6. Chase with a shot of soju
*Note: Everything is optional; some Koreans don’t even put rice in their lettuce wrap.
Kimchi is the ultimate banchan in Korean cuisine. It is so crucial, in fact, that you can order it to be grilled along with the meats on the menu!
I like my kimchi in any shape or form. I love it: mixed in with noodles. Tucked into a pancake. Sprinkled over stews and soups. Ground and packed into dumplings. Grilled solo. Served fresh. Or fermented—it really just depends on the season. Specialty kimchis to keep an eye out for include: stuffed cucumber kimchi, radish kimchi and scallion/leek kimchi.

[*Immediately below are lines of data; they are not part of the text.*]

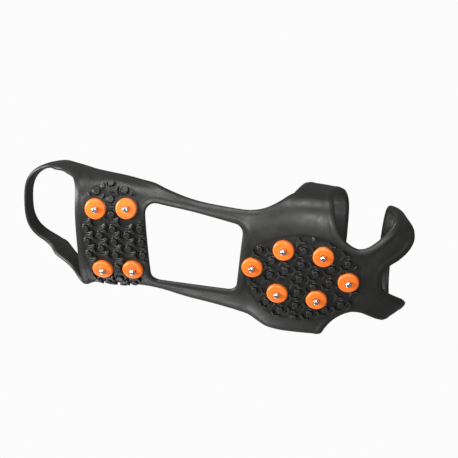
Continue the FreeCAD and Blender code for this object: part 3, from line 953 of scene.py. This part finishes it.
def add_node(tree, kind, settings=None, **inputs):
    """A node with its settings and input values; an input may be another node's output socket."""
    node = tree.nodes.new(kind)
    for name, value in (settings or {}).items():
        setattr(node, name, value)
    for name, value in inputs.items():
        socket = node.inputs[name.replace("_", " ")]
        if isinstance(value, bpy.types.NodeSocket):
            tree.links.new(value, socket)
        else:
            socket.default_value = value
    return node


def noise(tree, scale, detail=3.0, stretch=None):
    """Noise in the object's own coordinates; scale is in features for each metre."""
    place = add_node(tree, "ShaderNodeTexCoord").outputs["Object"]
    if stretch:
        place = add_node(tree, "ShaderNodeMapping", Vector=place, Scale=stretch).outputs["Vector"]
    return add_node(tree, "ShaderNodeTexNoise", Vector=place, Scale=scale, Detail=detail).outputs["Fac"]


def ramp(tree, value, low, high, from_low=0.0, from_high=1.0):
    """Maps a value's range smoothly to another."""
    node = add_node(tree, "ShaderNodeMapRange", {"interpolation_type": "SMOOTHSTEP"}, Value=value)
    node.inputs["From Min"].default_value = from_low
    node.inputs["From Max"].default_value = from_high
    node.inputs["To Min"].default_value = low
    node.inputs["To Max"].default_value = high
    return node.outputs["Result"]


def mix_colour(tree, share, first, second):
    """Colour between two, each a tuple or a socket."""
    node = tree.nodes.new("ShaderNodeMix")
    node.data_type = "RGBA"
    for socket, value in ((node.inputs[0], share), (node.inputs[6], first), (node.inputs[7], second)):
        if isinstance(value, bpy.types.NodeSocket):
            tree.links.new(value, socket)
        else:
            socket.default_value = value
    return node.outputs[2]


def bump(tree, height, distance, strength, under=None):
    """Bump from a height, over another bump's normal."""
    node = add_node(tree, "ShaderNodeBump", Height=height, Distance=distance, Strength=strength)
    if under:
        tree.links.new(under, node.inputs["Normal"])
    return node.outputs["Normal"]


def rubber_material():
    """Moulded black rubber: mottled, faintly grained, dusty in specks, with painted shadow darkening the
    tread floors and the sides and feet of the posts and bars.
    """
    material, tree, shader = new_material("moulded_rubber")
    shader.inputs["Specular IOR Level"].default_value = 0.42
    mottle = noise(tree, 55, 4)
    colour = mix_colour(tree, ramp(tree, mottle, 0, 1, 0.35, 0.68),
                        (0.0125, 0.0131, 0.0117, 1), (0.0180, 0.0188, 0.0168, 1))
    specks = ramp(tree, noise(tree, 1500, 1), 0, 0.55, 0.735, 0.80)
    patches = ramp(tree, noise(tree, 90, 2), 0, 1, 0.45, 0.65)
    dust = add_node(tree, "ShaderNodeMath", {"operation": "MULTIPLY"})
    tree.links.new(specks, dust.inputs[0])
    tree.links.new(patches, dust.inputs[1])
    colour = mix_colour(tree, dust.outputs[0], colour, (0.16, 0.165, 0.15, 1))
    # Painted shadow: the depth attribute is painted darkness, not depth; it turns the colour towards near
    # black on tread floors, sides and feet.
    depth = add_node(tree, "ShaderNodeAttribute", {"attribute_name": "depth"}).outputs["Fac"]
    colour = mix_colour(tree, depth, colour, (0.0040, 0.0042, 0.0038, 1))
    tree.links.new(colour, shader.inputs["Base Color"])
    worn = ramp(tree, noise(tree, 160, 3), 0.36, 0.48, 0.3, 0.7)
    tree.links.new(worn, shader.inputs["Roughness"])
    grain = bump(tree, noise(tree, 2600, 2), 0.00006, 0.35)
    waves = bump(tree, noise(tree, 60, 1), 0.0004, 0.12, grain)
    tree.links.new(waves, shader.inputs["Normal"])
    return material


def collar_material():
    """Glossy orange plastic, moulded, with faint flow marks and light scuffs."""
    material, tree, shader = new_material("orange_plastic")
    shader.inputs["Specular IOR Level"].default_value = 0.5
    colour = mix_colour(tree, ramp(tree, noise(tree, 140, 3), 0, 1, 0.3, 0.7),
                        (0.84, 0.150, 0.014, 1), (0.91, 0.192, 0.021, 1))
    scuffs = ramp(tree, noise(tree, 420, 4, (1, 6, 1)), 0, 0.35, 0.66, 0.80)
    colour = mix_colour(tree, scuffs, colour, (0.93, 0.36, 0.11, 1))
    tree.links.new(colour, shader.inputs["Base Color"])
    tree.links.new(ramp(tree, noise(tree, 300, 3), 0.26, 0.44, 0.3, 0.7), shader.inputs["Roughness"])
    fine = bump(tree, noise(tree, 1800, 2), 0.00004, 0.3)
    tree.links.new(bump(tree, noise(tree, 160, 1), 0.0003, 0.12, fine), shader.inputs["Normal"])
    return material


def pin_material():
    """Hard bright steel with fine turning marks and dull worn spots."""
    material, tree, shader = new_material("pin_steel")
    shader.inputs["Metallic"].default_value = 1.0
    colour = mix_colour(tree, ramp(tree, noise(tree, 600, 4), 0, 1, 0.35, 0.75),
                        (0.80, 0.80, 0.79, 1), (0.56, 0.555, 0.54, 1))
    tree.links.new(colour, shader.inputs["Base Color"])
    tree.links.new(ramp(tree, noise(tree, 900, 4), 0.14, 0.34, 0.3, 0.75), shader.inputs["Roughness"])
    marks = bump(tree, noise(tree, 700, 3, (1, 1, 7)), 0.00005, 0.25)
    tree.links.new(bump(tree, noise(tree, 2400, 2), 0.00003, 0.25, marks), shader.inputs["Normal"])
    return material


# ---------------------------------------------------------------- the object
def make_overshoe(material):
    """The rubber with the two treads that are moulded on it."""
    vertices, faces, painted_shade = rubber_mesh()
    shell = new_object("overshoe_rubber", vertices, faces)
    # The depth attribute carries the rubber's painted shadow on the tread floors.
    point_values(shell, "depth", painted_shade)
    place_piece(shell, material, "rubber", "rubber_overshoe")
    studs = [plan_to_chart(spot) for spot in stud_points().values()]
    for name, lattice, tread in (("heel_tread", HEEL_LATTICE, heel_tread_loop()),
                                 ("forefoot_tread", FOREFOOT_LATTICE, forefoot_tread_loop())):
        vertices, faces, painted_shade = tread_mesh(lattice, tread, studs)
        piece = new_object(name, vertices, faces, 62)
        # The depth attribute carries the painted shadow on the sides and feet of the posts and bars.
        point_values(piece, "depth", painted_shade)
        place_piece(piece, material, "rubber")


def make_studs(collar_finish, pin_finish):
    """Ten collars and ten pins on the pads."""
    collar_shape = turned_mesh(collar_profile(), 96)
    pin_shape = turned_mesh(pin_profile(), 64)
    for name, spot in stud_points().items():
        matrix = np.array(stud_matrix(spot))
        for kind, shape, finish, slot in (("collar", collar_shape, collar_finish, "collar_plastic"),
                                          ("pin", pin_shape, pin_finish, "pin_steel")):
            vertices = shape[0] @ matrix[:3, :3].T + matrix[:3, 3]
            faces = [face[::-1] for face in shape[1]]
            piece = new_object("%s_%s_finished" % (kind, name), vertices, faces, 40)
            place_piece(piece, finish, slot, "%s_%s" % (kind, name))


# ---------------------------------------------------------------- studio
def floor_material():
    """Pale matt floor that is seen from above only, so that the underside can be looked at."""
    material, tree, shader = new_material("pale_floor")
    tree.nodes.remove(shader)
    pale = mix_colour(tree, noise(tree, 6, 3), (0.80, 0.80, 0.79, 1), (0.84, 0.84, 0.83, 1))
    matt = add_node(tree, "ShaderNodeBsdfDiffuse", Color=pale).outputs[0]
    clear = add_node(tree, "ShaderNodeBsdfTransparent").outputs[0]
    under = add_node(tree, "ShaderNodeNewGeometry").outputs["Backfacing"]
    mix = tree.nodes.new("ShaderNodeMixShader")
    for socket, output in zip(mix.inputs, (under, matt, clear)):
        tree.links.new(output, socket)
    tree.links.new(mix.outputs[0], tree.nodes["Material Output"].inputs["Surface"])
    return material


def make_floor():
    """Floor under the pins."""
    reach = 1400.0
    corners = np.array([(-reach, -reach, 0), (reach, -reach, 0), (reach, reach, 0), (-reach, reach, 0)])
    floor = new_object("floor", corners, [(0, 1, 2, 3)])
    floor.data.materials.append(floor_material())
    floor.visible_shadow = False
    floor.visible_diffuse = False
    floor.visible_glossy = False


def add_light(name, place, target, width, power):
    """Square soft light that faces a target."""
    data = bpy.data.lights.new(name, "AREA")
    data.size = width
    data.energy = power
    item = bpy.data.objects.new(name, data)
    item.location = place
    item.rotation_mode = "QUATERNION"
    item.rotation_quaternion = (Vector(target) - Vector(place)).to_track_quat("-Z", "Y")
    bpy.context.scene.collection.objects.link(item)


def make_surroundings():
    """White backdrop all round that lights the object less than it shows."""
    world = bpy.data.worlds.new("white_surroundings")
    world.use_nodes = True
    tree = world.node_tree
    seen = add_node(tree, "ShaderNodeBackground", Color=(1, 1, 1, 1), Strength=0.97).outputs[0]
    light = add_node(tree, "ShaderNodeBackground", Color=(1, 1, 1, 1), Strength=0.2).outputs[0]
    to_camera = add_node(tree, "ShaderNodeLightPath").outputs["Is Camera Ray"]
    mix = tree.nodes.new("ShaderNodeMixShader")
    for socket, output in zip(mix.inputs, (to_camera, light, seen)):
        tree.links.new(output, socket)
    tree.links.new(mix.outputs[0], tree.nodes["World Output"].inputs["Surface"])
    bpy.context.scene.world = world


def make_studio():
    """Soft lights from the sole's side and above, and the camera."""
    bpy.context.scene.view_settings.view_transform = "Standard"
    middle = (0, -0.005, 0.03)
    add_light("heel_side_softbox", (-0.94, -0.24, -0.42), middle, 0.5, 22.0)
    add_light("lateral_softbox", (-0.10, -1.00, -0.06), middle, 0.5, 6.5)
    add_light("medial_softbox", (-0.30, 0.96, -0.24), middle, 0.4, 2.5)
    add_light("front_softbox", (0.16, -0.46, -1.08), middle, 0.3, 8.5)
    camera = bpy.data.objects.new("camera", bpy.data.cameras.new("camera"))
    camera.data.sensor_width = 36
    camera.data.lens = 104.1
    right, up, back = (0.988, -0.053, 0.145), (-0.119, -0.864, 0.490), (0.099, -0.501, -0.860)
    turn = Matrix((right, up, back)).transposed().to_quaternion()
    camera.rotation_mode = "QUATERNION"
    camera.rotation_quaternion = turn.normalized()
    camera.location = (0.1138, -0.5285, -0.8397)
    bpy.context.scene.collection.objects.link(camera)
    bpy.context.scene.camera = camera


make_overshoe(rubber_material())
make_studs(collar_material(), pin_material())
make_floor()
make_surroundings()
make_studio()
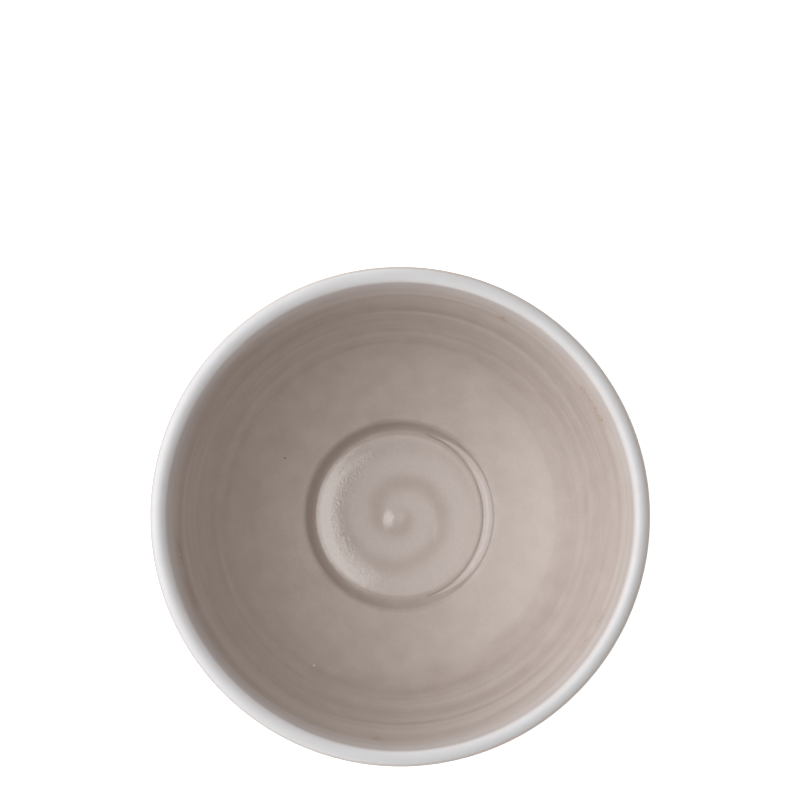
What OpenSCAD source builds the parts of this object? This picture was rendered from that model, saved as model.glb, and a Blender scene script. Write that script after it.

Not feeling particularly barbecue-y?
Honey Pig also dabbles in traditional Korean soups. Doenjang chigae is made with the fermented soy bean paste, tofu and mixed vegetables. It is eaten with rice and banchan. Kimchi chigae, you guessed it, is made from kimchi. It is usually made from a pork broth with tofu and whatever kimchi is available.
Just remember to keep your soup bowl positioned to the right of your rice bowl so as not to upset any wayward Korean spirits. (According to my mother, Korean lore dictates setting a soup bowl to the left of the rice bowl in honor of the dearly departed. But why would you set a place for someone who is dead, anyway?).